As "I Pronounce You Chuck and Larry" premiered this past weekend, critics panned it -- arguing almost universally that it cynically exploited homophobia while superficially emphasizing a message of tolerance. Despite its dream-team pairing of comedic powerhouses Adam Sandler and Kevin James, that mixed message apparently wasn't very funny at all.

So, amidst this critical deluge, who was there to defend the film? Well, gay activists, of course. "Chuck and Larry" received a seal of approval from GLAAD -- the Gay and Lesbian Alliance Against Defamation -- and it got a positive review for its ideology, if not its comedy, by Alonso Duralde at After Elton.

Huh?

Just call it another strange chapter in Hollywood's hypocritical history of representing gay life.

Stephen Garrett of Time Out Chicago provides a concise synopsis of what bothers most critics -- and admittedly, many other gay activists -- about the film:

An odd mash-up of play-school slurs and enlightened barbs, Chuck and Larry tosses around its gay references with gleeful abandon while keeping its protagonists stridently hetero: Widower James bellyaches about his dead wife and pussyhound Sandler beds a half-dozen lingerie-clad women at a time. The jokes are smart-stupid to the point of hilarity; Sandler fans will not be disappointed. But the whole exercise is schizophrenic, offering stereotypes while chastising prejudice.

Male bonding is the only boy-on-boy action this movie truly celebrates, with a syrupy climax in which the two men wax rhapsodic about their unfettered platonic love. Swishy supporting characters are allowed, but only as punch lines. In a movie where machismo is king, Chuck and Larry didn't even have the balls for one serious homosexual romance. How gay is that?

GLAAD Entertainment Media Director Damon Romine had a different, if somewhat qualified, take:

This is an over-the-top comedy that conveys a strong message of equality. Because it's an exploration of homophobia, some stereotypes and anti-gay slurs are employed. Although we would prefer these types of negative images be erased from media entirely, the overall message of the film is still one which stresses the importance of family and acceptance.

GLAAD has embraced the film because Universal Pictures took the unprecedented step of inviting GLAAD in for an early screening -- asking for its thoughts on the representations in the film. At least some of GLAAD's recommendations were incorporated into the final version of the film, although they admit "problematic content" remains.
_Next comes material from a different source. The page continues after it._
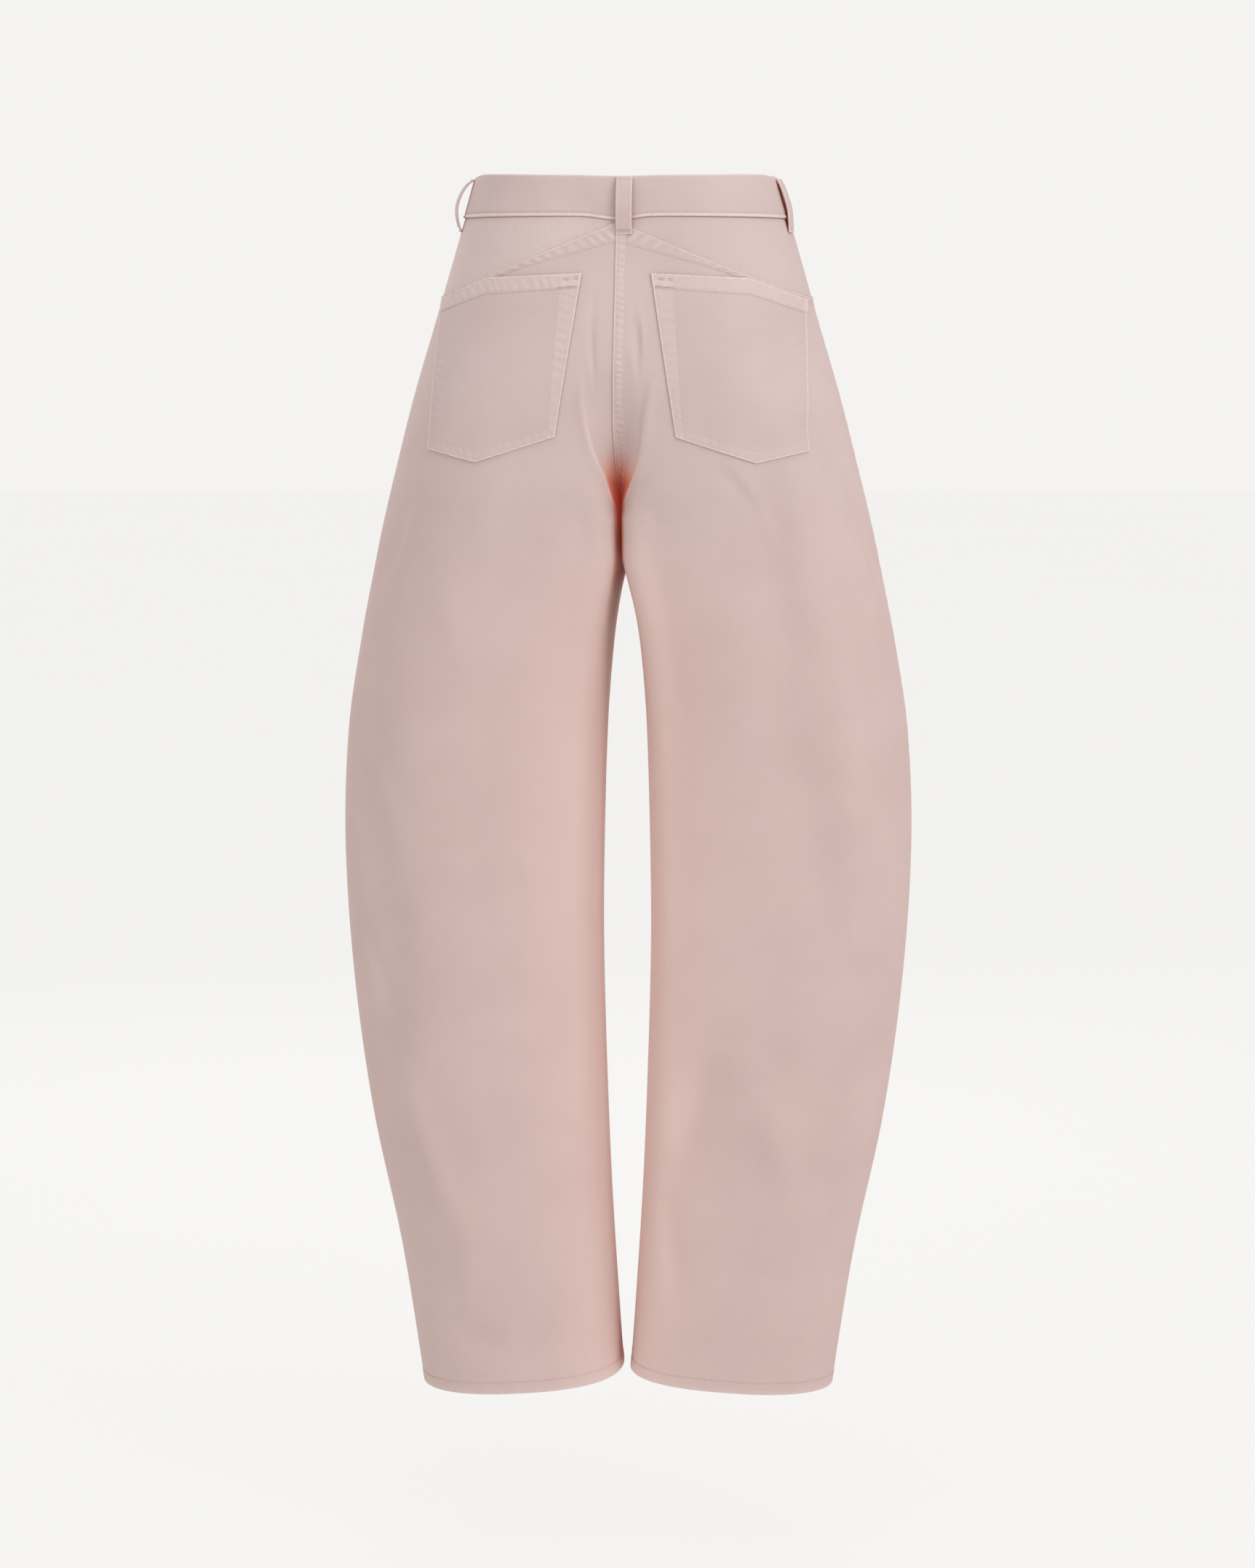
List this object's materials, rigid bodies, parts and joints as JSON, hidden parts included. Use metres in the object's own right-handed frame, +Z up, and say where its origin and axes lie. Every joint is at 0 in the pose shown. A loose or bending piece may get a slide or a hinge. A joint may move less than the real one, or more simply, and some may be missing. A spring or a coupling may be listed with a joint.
{
  "type": "barrel leg trousers",
  "caption": "Barrel leg cotton twill trousers in their worn, filled-out shape, with slanted back yokes, patch back pockets, belt loops and a fly.",
  "frame": {"origin": "the middle of the waist opening, half way up the back of the waistband, where a waist holds the trousers up", "axes": "+Z up towards the waist, +Y towards the wearer's front, so the back of the trousers faces -Y, and +X towards the wearer's right"},
  "size_m": [0.4948, 0.2316, 1.0635],
  "materials": {
    "twill": "matt garment-washed cotton twill in pale dusty pink",
    "worked_twill": "the same twill, paler where it is stitched and folded",
    "button_metal": "aged satin metal"
  },
  "bodies": {
    "root": {"back_left": "twill", "back_right": "twill", "front_left": "twill", "front_right": "twill", "yoke_left": "twill", "yoke_right": "twill", "waistband": "worked_twill", "back_pocket_left": "worked_twill", "back_pocket_right": "worked_twill", "fly": "worked_twill", "belt_loop_back": "worked_twill", "belt_loop_side_left": "worked_twill", "belt_loop_side_right": "worked_twill", "belt_loop_front_left": "worked_twill", "belt_loop_front_right": "worked_twill", "button": "button_metal"}
  },
  "joints": []
}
What is more fascinating is Alonso Duralde's take on the film for After Elton. His review uses similar language to GLAAD:

Red-staters of every stripe who wouldn't watch a Logo documentary on a BET might very well rush out to see this movie, based on the comic appeal of Sandler and co-star Kevin James alone...If these two guys' guys are able to see gay folks as just folks who deserve the same rights as everyone else, then just maybe the hordes of twenty-something straight boys who flock to Sandler's movies might be able to do the same.

Maybe more significantly, though, in an earlier article Duralde places "Chuck and Larry" on a continuum with such ground-breaking films as "Philadephia" and "Guess Who's Coming to Dinner?" as well as other consciousness-raising comedies like "Tootsie," where Dustin Hoffman plays a man impersonating a woman, and "Soul Man," where C. Thomas Howell plays someone white passing for black.

The idea behind those last two films is that having a while male protagonists "makes it easier for viewers who are not gay (or female or black or Jewish) to have a first-hand feeling of what it's like to have that sort of crap flung at you -- particularly if those viewers have ever done the flinging."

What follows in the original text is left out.